DATA SECTION:
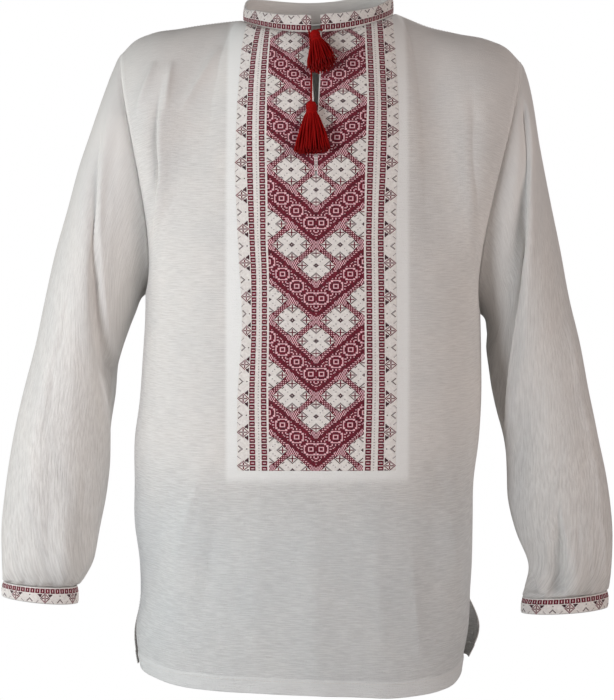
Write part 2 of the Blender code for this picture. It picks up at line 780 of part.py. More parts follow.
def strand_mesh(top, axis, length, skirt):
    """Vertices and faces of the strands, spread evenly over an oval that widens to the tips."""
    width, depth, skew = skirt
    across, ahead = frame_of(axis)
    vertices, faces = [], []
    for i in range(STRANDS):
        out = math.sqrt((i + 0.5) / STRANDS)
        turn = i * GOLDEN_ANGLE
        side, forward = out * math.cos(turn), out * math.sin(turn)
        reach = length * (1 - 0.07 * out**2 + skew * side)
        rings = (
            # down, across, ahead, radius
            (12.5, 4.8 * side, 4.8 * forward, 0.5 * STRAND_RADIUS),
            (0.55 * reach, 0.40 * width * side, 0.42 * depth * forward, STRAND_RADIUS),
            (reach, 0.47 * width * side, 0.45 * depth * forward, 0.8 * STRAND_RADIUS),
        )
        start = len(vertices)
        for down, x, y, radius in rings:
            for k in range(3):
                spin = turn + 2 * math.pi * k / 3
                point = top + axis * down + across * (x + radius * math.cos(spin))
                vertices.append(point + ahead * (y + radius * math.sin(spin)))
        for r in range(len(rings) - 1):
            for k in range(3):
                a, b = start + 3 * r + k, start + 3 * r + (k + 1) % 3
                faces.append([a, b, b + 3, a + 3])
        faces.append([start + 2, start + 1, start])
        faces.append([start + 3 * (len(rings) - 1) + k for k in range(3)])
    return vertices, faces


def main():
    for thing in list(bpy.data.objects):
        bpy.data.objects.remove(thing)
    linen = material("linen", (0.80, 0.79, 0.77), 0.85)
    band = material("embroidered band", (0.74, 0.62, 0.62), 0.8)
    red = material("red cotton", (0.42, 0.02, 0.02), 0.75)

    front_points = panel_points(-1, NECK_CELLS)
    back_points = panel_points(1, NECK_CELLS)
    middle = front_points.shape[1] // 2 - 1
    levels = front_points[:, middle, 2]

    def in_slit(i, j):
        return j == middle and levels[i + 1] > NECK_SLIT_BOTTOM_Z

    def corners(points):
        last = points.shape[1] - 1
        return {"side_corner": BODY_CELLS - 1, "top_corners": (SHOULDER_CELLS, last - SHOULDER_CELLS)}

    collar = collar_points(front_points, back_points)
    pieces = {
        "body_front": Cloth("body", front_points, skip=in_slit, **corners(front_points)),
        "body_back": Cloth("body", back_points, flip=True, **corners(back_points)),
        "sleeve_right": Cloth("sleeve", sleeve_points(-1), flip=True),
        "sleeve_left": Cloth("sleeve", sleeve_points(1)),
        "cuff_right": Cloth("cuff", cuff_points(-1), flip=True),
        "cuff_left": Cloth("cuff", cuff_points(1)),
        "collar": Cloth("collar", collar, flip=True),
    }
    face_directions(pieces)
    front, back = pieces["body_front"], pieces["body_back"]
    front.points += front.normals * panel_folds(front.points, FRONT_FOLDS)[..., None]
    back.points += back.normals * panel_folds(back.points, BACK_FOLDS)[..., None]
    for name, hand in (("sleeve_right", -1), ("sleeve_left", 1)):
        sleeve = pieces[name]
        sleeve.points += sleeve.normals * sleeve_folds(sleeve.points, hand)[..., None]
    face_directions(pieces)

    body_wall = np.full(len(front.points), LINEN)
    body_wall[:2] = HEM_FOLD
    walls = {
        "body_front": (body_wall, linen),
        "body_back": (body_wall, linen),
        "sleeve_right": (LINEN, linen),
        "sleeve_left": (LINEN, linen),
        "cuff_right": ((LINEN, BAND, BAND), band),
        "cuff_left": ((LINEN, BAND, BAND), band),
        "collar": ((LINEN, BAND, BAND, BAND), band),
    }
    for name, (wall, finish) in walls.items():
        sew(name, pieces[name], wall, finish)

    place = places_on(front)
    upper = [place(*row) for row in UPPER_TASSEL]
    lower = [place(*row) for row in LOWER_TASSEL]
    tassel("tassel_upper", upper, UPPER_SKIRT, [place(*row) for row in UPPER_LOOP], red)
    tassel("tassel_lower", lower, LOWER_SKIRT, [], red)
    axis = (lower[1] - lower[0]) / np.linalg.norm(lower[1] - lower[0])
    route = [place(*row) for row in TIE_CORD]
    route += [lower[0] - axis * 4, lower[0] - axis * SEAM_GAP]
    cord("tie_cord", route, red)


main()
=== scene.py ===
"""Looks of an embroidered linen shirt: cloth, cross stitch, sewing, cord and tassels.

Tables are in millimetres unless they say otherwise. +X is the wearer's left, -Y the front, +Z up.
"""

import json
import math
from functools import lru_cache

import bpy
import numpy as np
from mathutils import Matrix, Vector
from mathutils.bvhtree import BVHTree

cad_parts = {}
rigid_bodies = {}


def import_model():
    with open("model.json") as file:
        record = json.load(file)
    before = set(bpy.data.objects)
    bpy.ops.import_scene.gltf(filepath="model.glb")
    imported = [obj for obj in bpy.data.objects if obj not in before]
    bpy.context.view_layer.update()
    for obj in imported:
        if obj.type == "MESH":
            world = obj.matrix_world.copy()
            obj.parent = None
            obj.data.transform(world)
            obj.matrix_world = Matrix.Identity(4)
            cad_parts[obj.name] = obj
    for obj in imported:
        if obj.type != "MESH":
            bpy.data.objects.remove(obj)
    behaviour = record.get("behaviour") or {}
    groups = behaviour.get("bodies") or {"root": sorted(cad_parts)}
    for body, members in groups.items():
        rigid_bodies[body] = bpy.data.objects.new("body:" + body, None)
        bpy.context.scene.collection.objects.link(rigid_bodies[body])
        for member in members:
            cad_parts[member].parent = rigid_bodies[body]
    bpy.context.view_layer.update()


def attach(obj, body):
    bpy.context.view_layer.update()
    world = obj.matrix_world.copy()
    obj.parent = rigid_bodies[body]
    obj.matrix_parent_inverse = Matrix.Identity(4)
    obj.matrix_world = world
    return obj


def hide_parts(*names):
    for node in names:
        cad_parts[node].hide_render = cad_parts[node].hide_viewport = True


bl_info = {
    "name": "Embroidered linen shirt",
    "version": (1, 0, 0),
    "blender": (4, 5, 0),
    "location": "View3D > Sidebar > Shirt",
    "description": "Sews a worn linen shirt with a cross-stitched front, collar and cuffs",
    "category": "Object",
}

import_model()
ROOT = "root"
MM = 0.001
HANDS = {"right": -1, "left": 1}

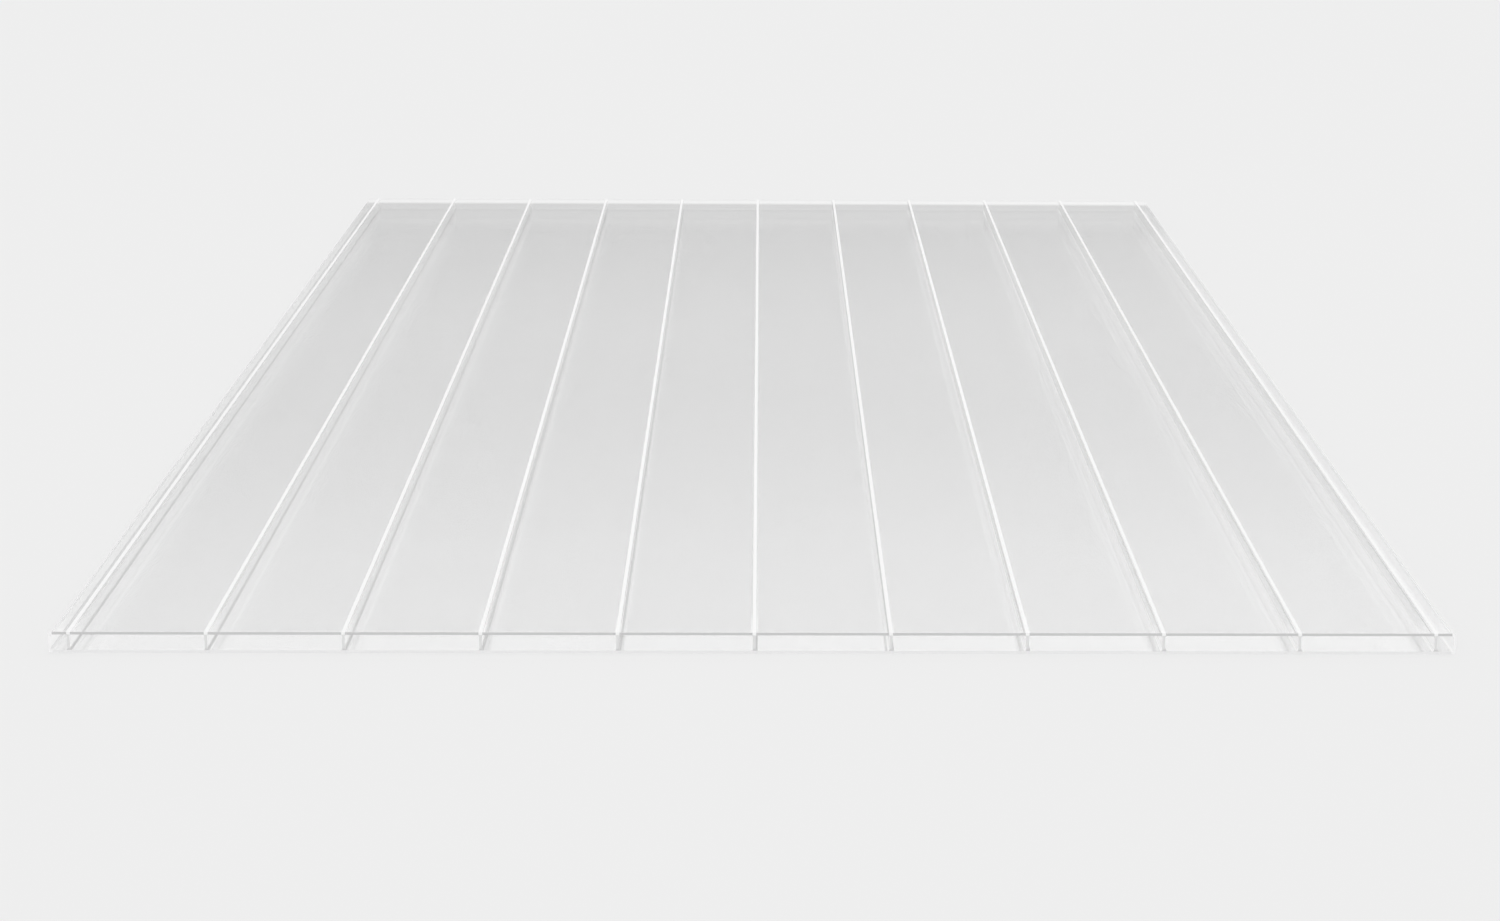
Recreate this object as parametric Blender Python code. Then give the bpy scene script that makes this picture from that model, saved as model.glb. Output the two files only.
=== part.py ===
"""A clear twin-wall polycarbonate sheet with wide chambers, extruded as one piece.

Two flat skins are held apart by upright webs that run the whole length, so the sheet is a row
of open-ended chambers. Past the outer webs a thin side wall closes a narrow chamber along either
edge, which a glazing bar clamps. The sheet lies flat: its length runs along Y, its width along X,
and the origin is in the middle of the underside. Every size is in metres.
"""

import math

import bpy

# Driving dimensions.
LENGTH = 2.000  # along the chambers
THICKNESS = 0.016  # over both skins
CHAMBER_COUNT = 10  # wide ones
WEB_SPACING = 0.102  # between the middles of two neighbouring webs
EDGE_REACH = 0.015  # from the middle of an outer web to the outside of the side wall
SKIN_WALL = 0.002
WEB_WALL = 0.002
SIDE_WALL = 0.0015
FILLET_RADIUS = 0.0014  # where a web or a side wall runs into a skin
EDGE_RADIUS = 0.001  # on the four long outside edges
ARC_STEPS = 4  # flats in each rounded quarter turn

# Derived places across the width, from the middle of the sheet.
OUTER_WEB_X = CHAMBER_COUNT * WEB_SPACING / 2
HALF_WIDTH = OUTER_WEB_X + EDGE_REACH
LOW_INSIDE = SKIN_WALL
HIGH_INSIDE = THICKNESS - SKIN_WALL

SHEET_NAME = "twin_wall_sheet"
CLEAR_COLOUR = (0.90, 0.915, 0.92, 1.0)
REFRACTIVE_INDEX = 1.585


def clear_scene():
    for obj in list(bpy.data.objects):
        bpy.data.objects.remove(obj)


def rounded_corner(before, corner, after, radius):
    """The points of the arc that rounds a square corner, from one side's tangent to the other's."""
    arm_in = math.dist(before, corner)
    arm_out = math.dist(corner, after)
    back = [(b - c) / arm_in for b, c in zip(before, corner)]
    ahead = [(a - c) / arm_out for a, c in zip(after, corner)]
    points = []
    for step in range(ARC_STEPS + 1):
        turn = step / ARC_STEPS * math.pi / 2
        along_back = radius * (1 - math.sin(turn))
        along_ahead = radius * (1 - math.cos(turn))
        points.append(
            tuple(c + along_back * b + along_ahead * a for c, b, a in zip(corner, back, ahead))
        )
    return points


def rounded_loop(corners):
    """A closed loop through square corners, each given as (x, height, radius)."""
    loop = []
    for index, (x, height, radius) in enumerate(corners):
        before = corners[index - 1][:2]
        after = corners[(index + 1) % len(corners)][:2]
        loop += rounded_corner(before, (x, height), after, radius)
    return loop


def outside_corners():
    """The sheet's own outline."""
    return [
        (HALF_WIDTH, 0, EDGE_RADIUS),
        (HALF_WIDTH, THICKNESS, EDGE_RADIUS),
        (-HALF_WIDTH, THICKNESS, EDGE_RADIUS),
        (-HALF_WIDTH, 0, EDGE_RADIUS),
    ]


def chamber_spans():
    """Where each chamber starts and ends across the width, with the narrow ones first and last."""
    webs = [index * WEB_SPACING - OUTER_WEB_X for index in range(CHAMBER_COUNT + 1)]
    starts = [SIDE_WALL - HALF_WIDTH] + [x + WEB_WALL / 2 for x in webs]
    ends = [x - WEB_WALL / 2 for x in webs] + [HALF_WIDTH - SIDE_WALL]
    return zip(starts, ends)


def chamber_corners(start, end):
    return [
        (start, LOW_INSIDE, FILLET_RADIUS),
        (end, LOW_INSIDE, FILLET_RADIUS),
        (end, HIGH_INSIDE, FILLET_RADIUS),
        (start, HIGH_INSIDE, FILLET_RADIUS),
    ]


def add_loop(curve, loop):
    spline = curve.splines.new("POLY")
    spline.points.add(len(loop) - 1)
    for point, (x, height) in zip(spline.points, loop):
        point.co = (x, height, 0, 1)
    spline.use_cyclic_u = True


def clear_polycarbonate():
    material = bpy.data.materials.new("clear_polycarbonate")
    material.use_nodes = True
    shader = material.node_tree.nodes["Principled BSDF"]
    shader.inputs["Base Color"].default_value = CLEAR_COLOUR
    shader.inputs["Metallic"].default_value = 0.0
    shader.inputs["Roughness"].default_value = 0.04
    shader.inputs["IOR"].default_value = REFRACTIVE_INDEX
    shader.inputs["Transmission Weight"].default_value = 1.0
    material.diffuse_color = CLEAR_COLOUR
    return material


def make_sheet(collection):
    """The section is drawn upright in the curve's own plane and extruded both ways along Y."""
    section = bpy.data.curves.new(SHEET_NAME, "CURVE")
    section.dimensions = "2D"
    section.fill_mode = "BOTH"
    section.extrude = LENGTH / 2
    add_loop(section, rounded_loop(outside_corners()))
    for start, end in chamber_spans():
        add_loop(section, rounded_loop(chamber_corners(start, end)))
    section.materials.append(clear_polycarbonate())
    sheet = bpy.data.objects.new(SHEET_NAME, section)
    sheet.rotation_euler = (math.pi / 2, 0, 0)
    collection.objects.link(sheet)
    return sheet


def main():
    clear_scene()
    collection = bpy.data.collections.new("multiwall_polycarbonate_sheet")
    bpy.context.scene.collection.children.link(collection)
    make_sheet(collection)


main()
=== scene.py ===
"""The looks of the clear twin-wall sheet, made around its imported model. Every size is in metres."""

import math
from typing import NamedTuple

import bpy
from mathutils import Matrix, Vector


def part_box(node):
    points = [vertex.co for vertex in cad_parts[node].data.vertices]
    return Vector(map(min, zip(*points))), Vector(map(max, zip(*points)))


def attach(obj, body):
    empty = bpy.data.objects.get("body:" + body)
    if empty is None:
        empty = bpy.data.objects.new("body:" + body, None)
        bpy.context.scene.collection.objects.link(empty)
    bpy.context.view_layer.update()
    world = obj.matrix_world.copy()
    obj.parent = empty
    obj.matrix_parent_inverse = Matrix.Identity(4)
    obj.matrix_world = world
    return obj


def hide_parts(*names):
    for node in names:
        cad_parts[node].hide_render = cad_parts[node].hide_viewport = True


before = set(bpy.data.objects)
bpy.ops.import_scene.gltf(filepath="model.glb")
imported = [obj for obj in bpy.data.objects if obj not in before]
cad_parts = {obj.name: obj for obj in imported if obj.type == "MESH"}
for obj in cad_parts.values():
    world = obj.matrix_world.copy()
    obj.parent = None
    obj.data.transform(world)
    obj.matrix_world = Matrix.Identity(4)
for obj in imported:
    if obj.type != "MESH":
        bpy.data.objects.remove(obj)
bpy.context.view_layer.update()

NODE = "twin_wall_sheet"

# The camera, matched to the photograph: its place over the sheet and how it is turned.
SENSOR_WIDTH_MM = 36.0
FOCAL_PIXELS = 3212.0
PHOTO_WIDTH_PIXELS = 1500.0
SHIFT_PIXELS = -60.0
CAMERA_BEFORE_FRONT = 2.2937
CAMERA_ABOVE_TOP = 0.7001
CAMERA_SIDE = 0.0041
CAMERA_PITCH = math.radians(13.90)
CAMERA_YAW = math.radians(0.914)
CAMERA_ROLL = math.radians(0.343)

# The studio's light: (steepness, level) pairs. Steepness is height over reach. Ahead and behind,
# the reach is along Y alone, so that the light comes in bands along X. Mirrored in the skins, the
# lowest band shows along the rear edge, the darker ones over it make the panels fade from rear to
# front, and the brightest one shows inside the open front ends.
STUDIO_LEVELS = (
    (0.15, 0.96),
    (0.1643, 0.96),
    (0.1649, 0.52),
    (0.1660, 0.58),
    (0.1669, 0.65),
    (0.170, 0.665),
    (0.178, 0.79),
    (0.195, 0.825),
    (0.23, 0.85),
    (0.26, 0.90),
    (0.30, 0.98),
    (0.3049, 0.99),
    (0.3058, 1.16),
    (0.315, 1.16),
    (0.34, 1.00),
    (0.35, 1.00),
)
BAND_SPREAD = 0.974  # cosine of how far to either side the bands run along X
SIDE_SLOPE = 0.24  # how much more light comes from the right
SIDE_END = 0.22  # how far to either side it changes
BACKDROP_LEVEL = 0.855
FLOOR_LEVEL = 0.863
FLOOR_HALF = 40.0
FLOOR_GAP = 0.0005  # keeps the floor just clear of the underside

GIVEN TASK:
Nothing beyond the required lines should be retyped: start with the line that contains "sleeve.points += sleeve.normals" and finish with the line that contains "cad_parts[obj.name] = obj".

ANSWER:
        sleeve.points += sleeve.normals * sleeve_folds(sleeve.points, hand)[..., None]
    face_directions(pieces)

    body_wall = np.full(len(front.points), LINEN)
    body_wall[:2] = HEM_FOLD
    walls = {
        "body_front": (body_wall, linen),
        "body_back": (body_wall, linen),
        "sleeve_right": (LINEN, linen),
        "sleeve_left": (LINEN, linen),
        "cuff_right": ((LINEN, BAND, BAND), band),
        "cuff_left": ((LINEN, BAND, BAND), band),
        "collar": ((LINEN, BAND, BAND, BAND), band),
    }
    for name, (wall, finish) in walls.items():
        sew(name, pieces[name], wall, finish)

    place = places_on(front)
    upper = [place(*row) for row in UPPER_TASSEL]
    lower = [place(*row) for row in LOWER_TASSEL]
    tassel("tassel_upper", upper, UPPER_SKIRT, [place(*row) for row in UPPER_LOOP], red)
    tassel("tassel_lower", lower, LOWER_SKIRT, [], red)
    axis = (lower[1] - lower[0]) / np.linalg.norm(lower[1] - lower[0])
    route = [place(*row) for row in TIE_CORD]
    route += [lower[0] - axis * 4, lower[0] - axis * SEAM_GAP]
    cord("tie_cord", route, red)


main()
=== scene.py ===
"""Looks of an embroidered linen shirt: cloth, cross stitch, sewing, cord and tassels.

Tables are in millimetres unless they say otherwise. +X is the wearer's left, -Y the front, +Z up.
"""

import json
import math
from functools import lru_cache

import bpy
import numpy as np
from mathutils import Matrix, Vector
from mathutils.bvhtree import BVHTree

cad_parts = {}
rigid_bodies = {}


def import_model():
    with open("model.json") as file:
        record = json.load(file)
    before = set(bpy.data.objects)
    bpy.ops.import_scene.gltf(filepath="model.glb")
    imported = [obj for obj in bpy.data.objects if obj not in before]
    bpy.context.view_layer.update()
    for obj in imported:
        if obj.type == "MESH":
            world = obj.matrix_world.copy()
            obj.parent = None
            obj.data.transform(world)
            obj.matrix_world = Matrix.Identity(4)
            cad_parts[obj.name] = obj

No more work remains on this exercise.